Long before truly self-aware A.I. has ever been created, the EU is already considering granting personhood status to AI. A motion introduced in the EU Parliament would grant personhood status for AI. The intention behind the move is not to give liberty to AI, but to hold AI accountable for actions that harm others.
|The EU Is Trying to Decide Whether to Grant Robots Personhood|
In 2015, an A.I.-powered Twitter bot did something a little out there—avant-garde, one might say. It tweeted, “I seriously want to kill people,” and mentioned a fashion event in Amsterdam. Dutch police questioned the owner of the bot over the death threat, claiming he was legally responsible for its actions, because it was in his name and composed tweets based on his own Twitter account.

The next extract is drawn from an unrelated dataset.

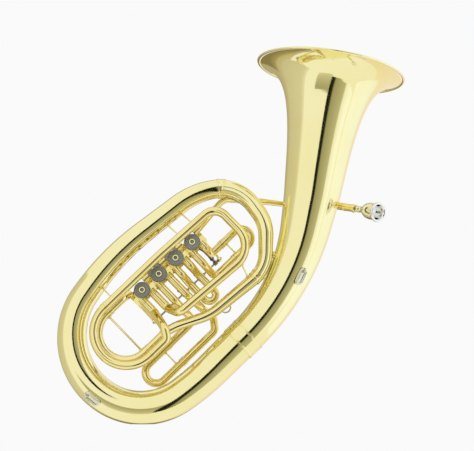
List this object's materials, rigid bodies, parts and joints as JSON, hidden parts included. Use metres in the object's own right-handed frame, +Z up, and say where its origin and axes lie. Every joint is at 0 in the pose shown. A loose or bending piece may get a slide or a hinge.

It’s not clear whether tweeting “I seriously want to kill people” at a fashion event actually constitutes a crime—or even a crime against fashion—in the Netherlands. But assume for a second that it did. Who would be responsible? The owner? The creator? The user it was impersonating?
Under an ongoing EU proposal, it might just be the bot itself. A 2017 European Parliament report floated the idea of granting special legal status, or “electronic personalities,” to smart robots, specifically those which (or should that be who?) can learn, adapt, and act for themselves. This legal personhood would be similar to that already assigned to corporations around the world, and would make robots, rather than people, liable for their self-determined actions, including for any harm they might cause. The motion suggests:
Creating a specific legal status for robots in the long run, so that at least the most sophisticated autonomous robots could be established as having the status of electronic persons responsible for making good any damage they may cause, and possibly applying electronic personality to cases where robots make autonomous decisions or otherwise interact with third parties independently.